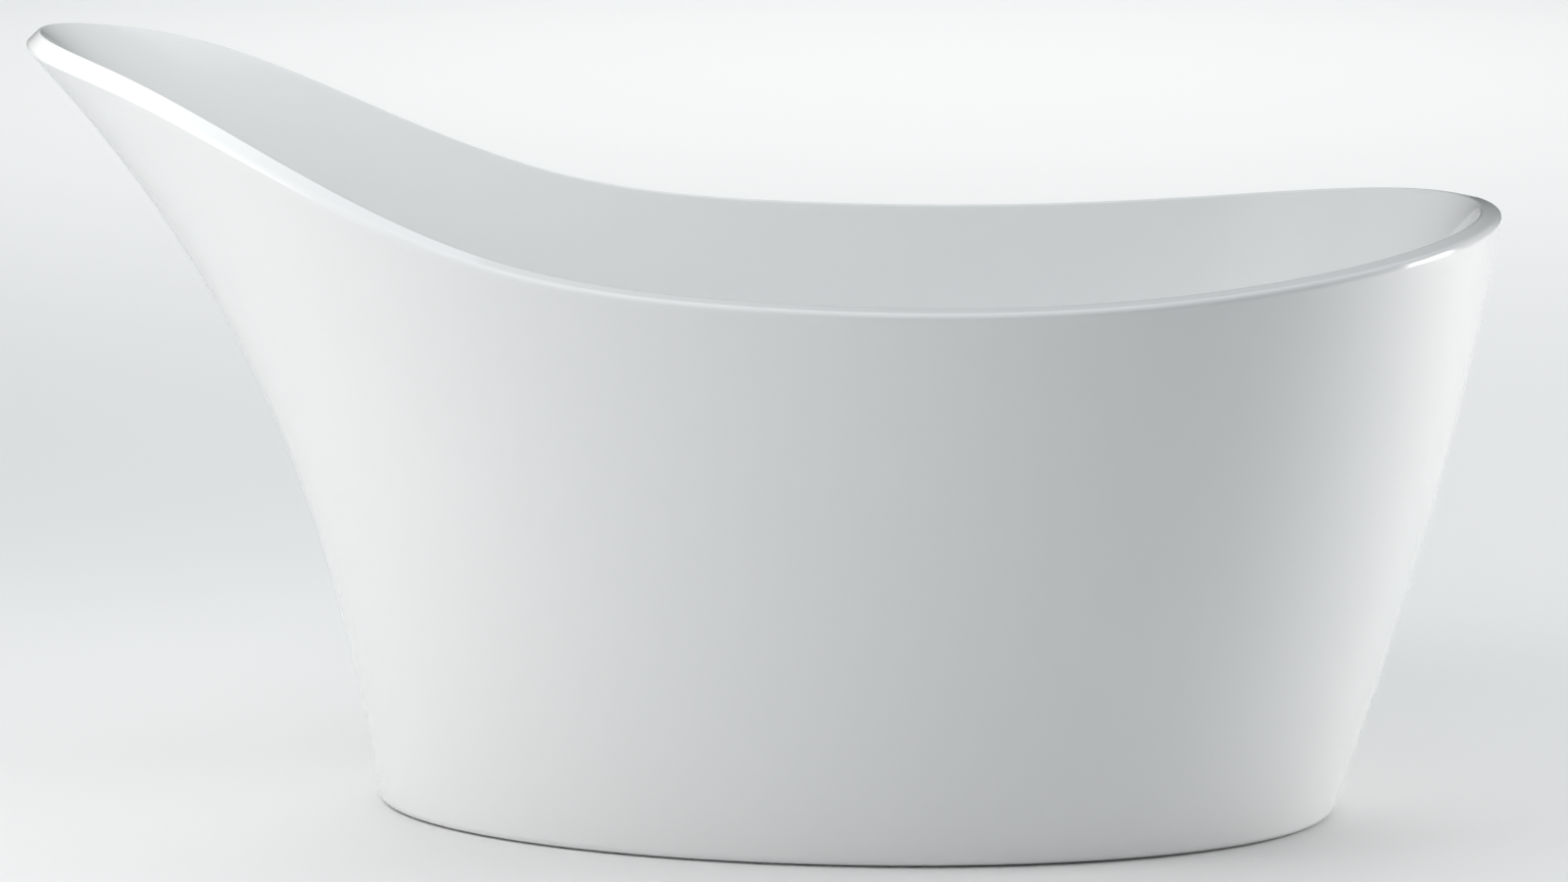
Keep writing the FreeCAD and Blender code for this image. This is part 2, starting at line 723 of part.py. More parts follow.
WEB_UNDER = "(%s - Sizes.rail_sheet)" % BOARD_UNDER
RAIL_UNDER = "(%s - Sizes.rail_depth)" % BOARD_UNDER


def cross_rail(name, middle):
    blank = block(
        name + "_blank", "Sizes.rail_width", "Sizes.rail_length", "Sizes.rail_depth",
        middle + " - Sizes.rail_width / 2", "-Sizes.rail_length / 2", RAIL_UNDER)
    channel = block(
        name + "_channel", "Sizes.rail_width - 2 * Sizes.rail_sheet", "Sizes.rail_length",
        "Sizes.rail_depth - Sizes.rail_sheet",
        middle + " - Sizes.rail_width / 2 + Sizes.rail_sheet", "-Sizes.rail_length / 2",
        RAIL_UNDER)
    holes = [rod(name + "_hole", "Sizes.foot_hole_radius", "Sizes.rail_sheet",
                 middle, side + "Sizes.foot_offset", WEB_UNDER) for side in ("", "-")]
    holes += [rod(name + "_screw_hole", "Sizes.rail_screw_radius", "Sizes.rail_sheet",
                  x, y, WEB_UNDER) for x, y in rail_screws_on(middle)]
    keep(minus(name + "_cut", blank, [channel] + holes), name)


for name, middle in RAILS:
    cross_rail(name, middle)

# ---------------------------------------------------------------- repeated fasteners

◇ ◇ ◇

■ The task ■
Your task is to repeat every line exactly.

■ Reply to the exercise ■
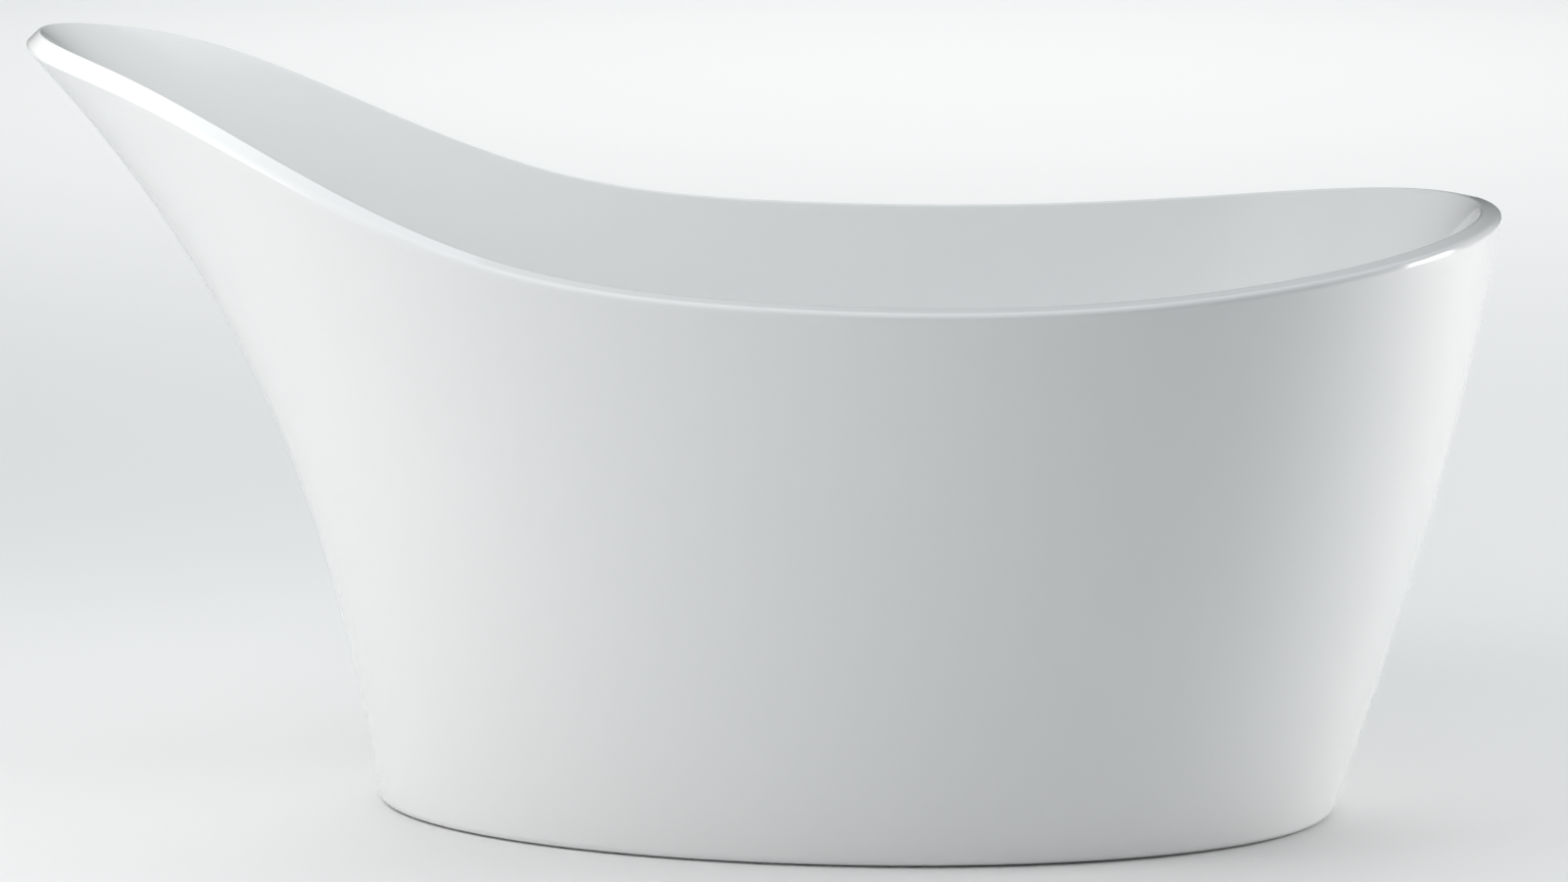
Keep writing the FreeCAD and Blender code for this image. This is part 2, starting at line 723 of part.py. More parts follow.
WEB_UNDER = "(%s - Sizes.rail_sheet)" % BOARD_UNDER
RAIL_UNDER = "(%s - Sizes.rail_depth)" % BOARD_UNDER


def cross_rail(name, middle):
    blank = block(
        name + "_blank", "Sizes.rail_width", "Sizes.rail_length", "Sizes.rail_depth",
        middle + " - Sizes.rail_width / 2", "-Sizes.rail_length / 2", RAIL_UNDER)
    channel = block(
        name + "_channel", "Sizes.rail_width - 2 * Sizes.rail_sheet", "Sizes.rail_length",
        "Sizes.rail_depth - Sizes.rail_sheet",
        middle + " - Sizes.rail_width / 2 + Sizes.rail_sheet", "-Sizes.rail_length / 2",
        RAIL_UNDER)
    holes = [rod(name + "_hole", "Sizes.foot_hole_radius", "Sizes.rail_sheet",
                 middle, side + "Sizes.foot_offset", WEB_UNDER) for side in ("", "-")]
    holes += [rod(name + "_screw_hole", "Sizes.rail_screw_radius", "Sizes.rail_sheet",
                  x, y, WEB_UNDER) for x, y in rail_screws_on(middle)]
    keep(minus(name + "_cut", blank, [channel] + holes), name)


for name, middle in RAILS:
    cross_rail(name, middle)

# ---------------------------------------------------------------- repeated fasteners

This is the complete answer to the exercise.